Payment of the redemption price will be made on or before the applicable redemption payment date, subject to the manager's right to suspend redemptions in certain circumstances. Equity shares may also be redeemed on a monthly redemption date, as described in the prospectus.
Global Uranium closes $100-million IPO
2007-06-18 08:24 MT - News Release
Mr. David Roode reports
GLOBAL URANIUM FUND INC. CLOSES INITIAL PUBLIC OFFERING AT $100 MILLION
Global Uranium Fund Inc. has completed its initial public offering of 10 million units, each consisting of one equity share and one-half of an equity share purchase warrant, at a price of $10 per unit for gross proceeds of $100-million. The company's units begin trading June 18, 2007, on the Toronto Stock Exchange under the symbol GUR.UN.
Global Uranium Fund has been designed to capitalize on strong investment fundamentals in the uranium sector. The company's investment objective is to provide shareholders with the opportunity for capital appreciation by investing in an actively managed and diversified portfolio of equity securities of uranium companies. The company will seek to achieve its investment objective by investing the net proceeds of the offering in a portfolio of equity securities that represent attractive investment opportunities in the global production of uranium and development of uranium deposits. In addition, the portfolio manager will include securities of exploration issuers that offer significant growth potential.
The manager has selected UBS Global Asset Management Co. to manage the portfolio. The portfolio manager is a member of UBS Global Asset Management, one of the world's largest asset management organizations with $828-billion in assets under management and over 470 investment professionals worldwide as of Dec. 31, 2006. The portfolio management team responsible for the company's investment strategy will initially consist of nine analysts with an average of 14 years of experience covering global markets.
The equity shares and warrants will trade as a unit under the symbol GUR.UN until the earlier of the closing of the overallotment or 30 days after closing of the offering. Thereafter, the units will separate into freely tradable equity shares and warrants under the symbols GUR and GUR.WT, respectively. The warrants may be exercised at any time during the three-year period ending June 30, 2010, at an exercise price of $10.25.
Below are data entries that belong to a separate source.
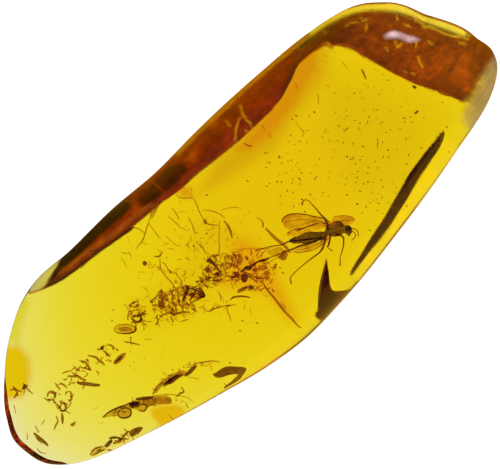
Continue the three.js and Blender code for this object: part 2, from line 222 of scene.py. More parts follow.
class Recipe(Tree):  # a geometry tree with named inputs, run once on an object
    def __init__(self, name, inputs):  # inputs are title: kind of socket
        super().__init__(bpy.data.node_groups.new(name, "GeometryNodeTree"))
        face = self.tree.interface
        face.new_socket("Geometry", in_out="INPUT", socket_type="NodeSocketGeometry")
        for title, kind in {**inputs, "Material": "Material"}.items():
            face.new_socket(title, in_out="INPUT", socket_type="NodeSocket" + kind)
        face.new_socket("Geometry", in_out="OUTPUT", socket_type="NodeSocketGeometry")
        self.entry = self.tree.nodes.new("NodeGroupInput")

    def given(self, title):
        return Wire(self, self.entry.outputs[title])

    def close(self, geometry):
        plain = self.node("GeometryNodeRealizeInstances", {}, {"Geometry": geometry})
        inputs = {"Geometry": plain, "Material": self.given("Material")}
        painted = self.node("GeometryNodeSetMaterial", {}, inputs)
        end = self.tree.nodes.new("NodeGroupOutput")
        self.feed(end.inputs["Geometry"], painted)

    def run(self, thing, values):
        modifier = thing.modifiers.new(self.tree.name, "NODES")
        modifier.node_group = self.tree
        for item in self.tree.interface.items_tree:
            if item.in_out == "INPUT" and item.name in values:
                modifier[item.identifier] = values[item.name]
        applyModifiers(thing)


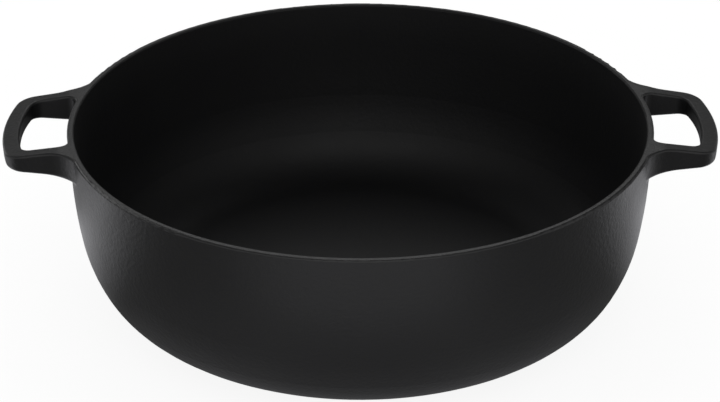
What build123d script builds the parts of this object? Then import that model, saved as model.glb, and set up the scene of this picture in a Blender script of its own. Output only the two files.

The syndicate of agents for the offering is being co-led by RBC Capital Markets and CIBC World Markets Inc. and includes Scotia Capital Inc., BMO Nesbitt Burns Inc., National Bank Financial Inc., HSBC Securities Inc., Canaccord Capital Corp., Desjardins Securities Inc., Raymond James Ltd., Blackmont Capital Inc., Dundee Securities Corp., IPC Securities Corp., Research Capital Corp., Wellington West Capital Inc. and Richardson Partners Financial Ltd.